$M$ is a $3 \times 3$ matrix such that $\det(M)=1$ and $MM^T=I$, where $I$ is the identity matrix. Prove that $\det(M-I)=0$
I tried to take $M$ $=$ $$ \begin{pmatrix}
a &b & c \\
d & e & f \\
g & h & i
\end{pmatrix} $$
but its expansion is too long.
Best Answer
$MM^T=I\implies(M-I)M^T=I-M^T\implies\det(M-I)\det(M^T)=\det(I-M^T)$
Since $\det(M^T)=\det(M)=1$ we have:
\begin{eqnarray}\det(M-I)&=&\frac{\det(I-M^T)}{\det M^T}\\ &=& \frac{\det((I-M^T)^T)}{\det M}\\&=&\det(I-M)\\ &=&\det((-1)(M-I))\\&=&(-1)^3\det(M-I).\end{eqnarray}
and therefore $\det(M-I)=0$. This proof also works for any $n\times n$ matrix $M$ satisfying the conditions with odd $n$.
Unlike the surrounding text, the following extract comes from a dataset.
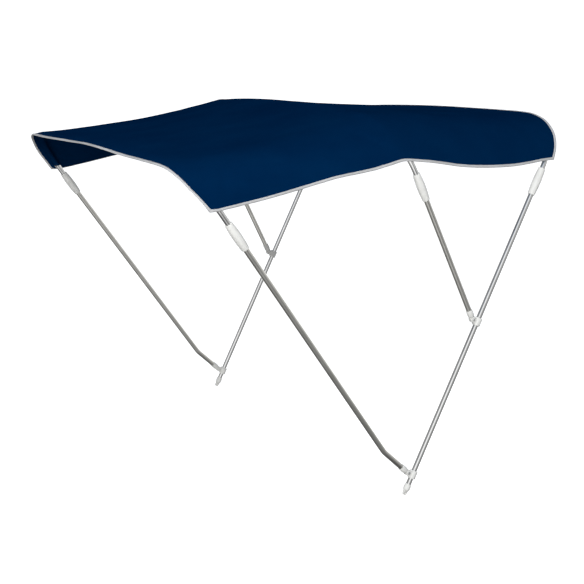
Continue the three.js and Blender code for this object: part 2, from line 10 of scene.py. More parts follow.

In case $n$ is even, a counter example is provided by $\pmatrix{\cos\theta&\sin\theta\\-\sin\theta&\cos\theta}$, hence the property is no longer true.
Another proof might be the following. $MM^T=I$ then $M$ is orthogonal. Since $n$ is odd, by the canonical form of orthogonal matrix, $M$ has an eigenvalue $1$. Therefore $\det(M-I)=0$.